As the first female CEO who is also the first black CEO, do you feel the pressure not to let women and black people down?
Yes, there’s pressure. I realise that so many people are watching me and it’s a bit scary given my introversion. I’m also thinking of the young women, I can’t be the first and turn this into a disaster. But as is always the case in life, not everyone is happy for you, and surely I can’t let them win. I wish that wasn’t a thing because the nth guy doesn’t have the same pressure.
If you were to change something about yourself what would that be?

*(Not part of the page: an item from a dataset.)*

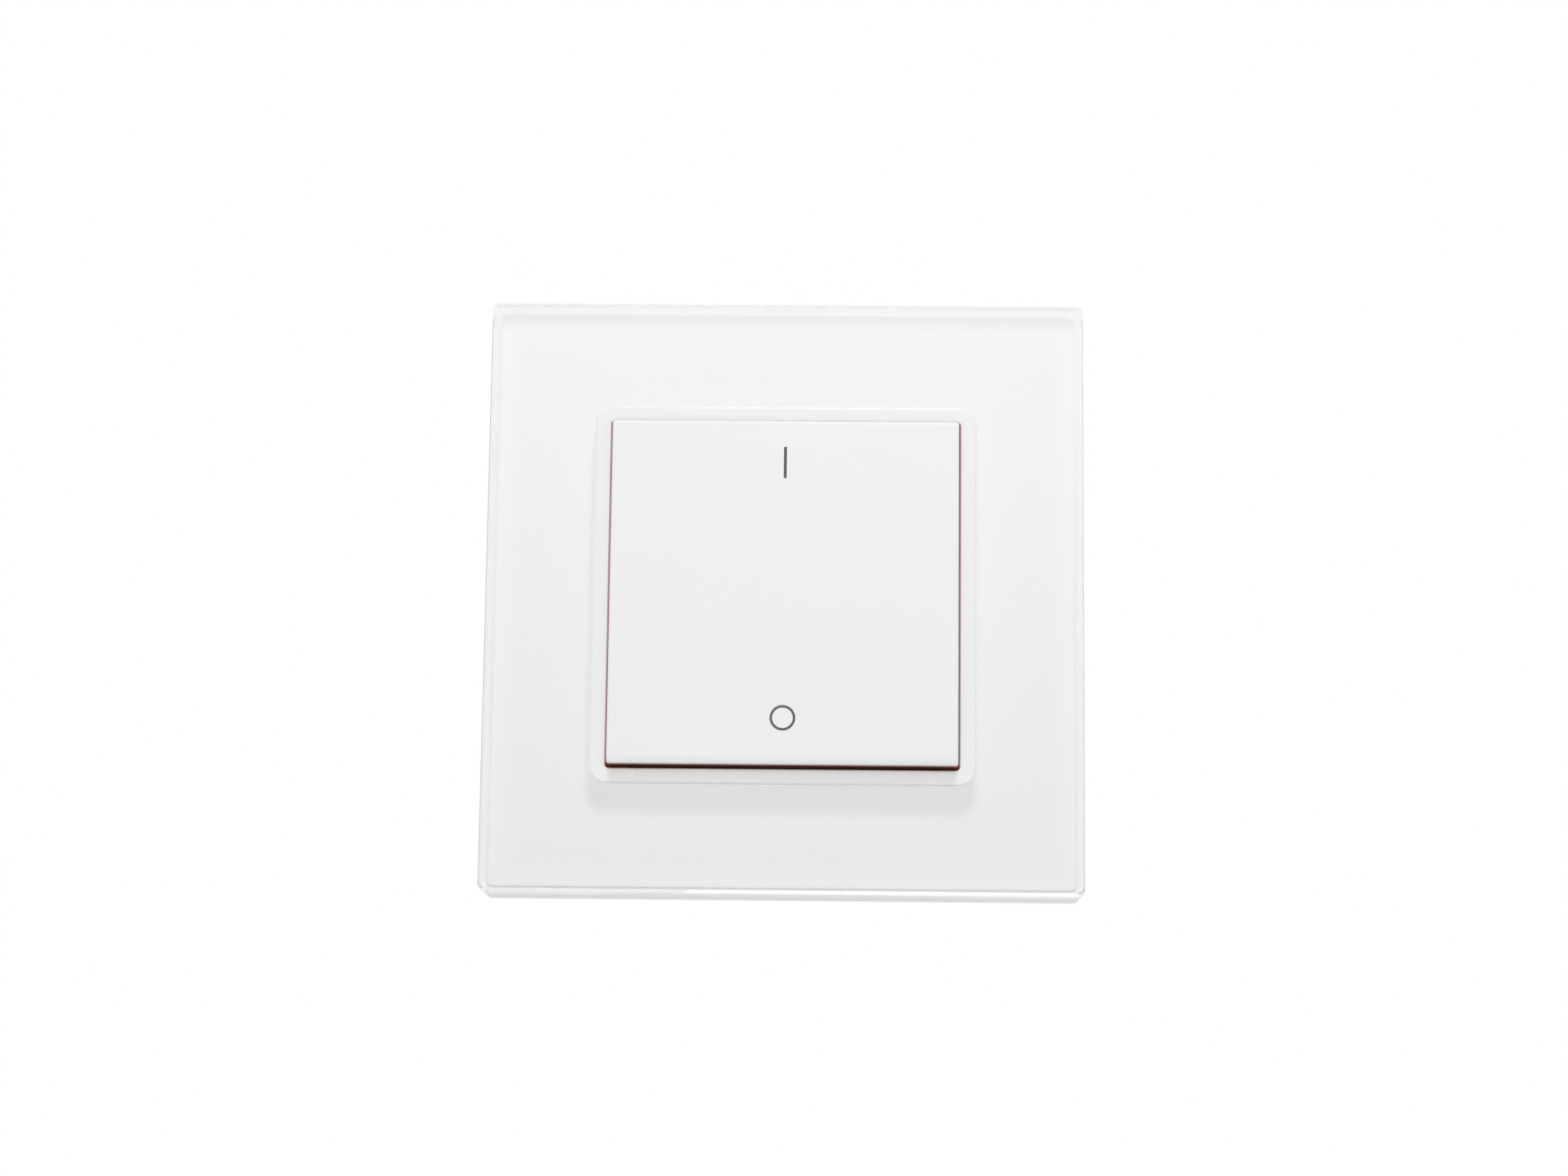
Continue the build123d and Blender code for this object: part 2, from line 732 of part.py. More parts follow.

[[Pause] Maybe I’d let loose a bit more, I need to relax. I guess there have been good reasons for me to keep my guard up. But on the whole, we had this guy who took us through a leadership course and he says, there are three marriages; marriage to self, marriage to work, and marriage to whomever you’re married to. All the others won’t work until you’ve sorted out your marriage to yourself.
I like that.
Me too. I reconciled with the fact that I’m done having children, the ones I have are good humans. I like how they have turned out. The other thing was, and it’s my mom who kept telling me this, “you’re too hard on yourself. If you’re tired just sleep”. It’s okay. If it’s too much, just cancel a meeting. Remove the damn cape, don’t be a hero. I’m on the whole happy. This is me.
Let’s talk about the third marriage, shall we, the marriage to the other person. How’s that going?
[Pause] I’m a private person, Biko, so I’d rather not talk about that. However, [holds a finger up] I can tell you that I got married young. [At 25].
Ha ha. OK. Now that your children are grown up and independent, do you suffer from an empty nest or do you now feel free to reflect on your life?
It’s very interesting. My son left first then my daughter followed. They are all in the UK. I felt completely out of control when my son left because he was so far away and he could do whatever he wanted.
Then it was just me and my daughter whom we did everything with but then she also left and I was like, “Oh my God, there are no children!” Which was strange because you always had them and now you don’t.
There was panic and I was like, “what I’m I going to do?” I started asking myself; who am I? But then a month in I called them and said, “Oh my God guys, I’m loving this. I have never lived alone in my life!” And they were like, “Uhm mummy, were you that happy to get rid of us?” [Laughter].
I was afraid of an empty nest but it’s proved to be an interesting way to discover myself. I’m enjoying just being completely selfish. It helps you think about life more closely, and discover new hobbies. I’m also enjoying proper rest time because weeks can be brutal.
You’re in auditing, what’s your maxim on money?
Oh, what pressure now that big words like ‘maxim’ have been used. [Laughter]. Well, [Pause], teach your children about money because I don’t know why it is assumed that they’ll just figure it out.
Also, there’s a thing my mom used to say, if I say it in Kikuyu, [talks in Kikuyu]. It simply translates to “what’s the use of the money in the pocket?” She meant, enjoy it. Don’t live a little, just live. Period.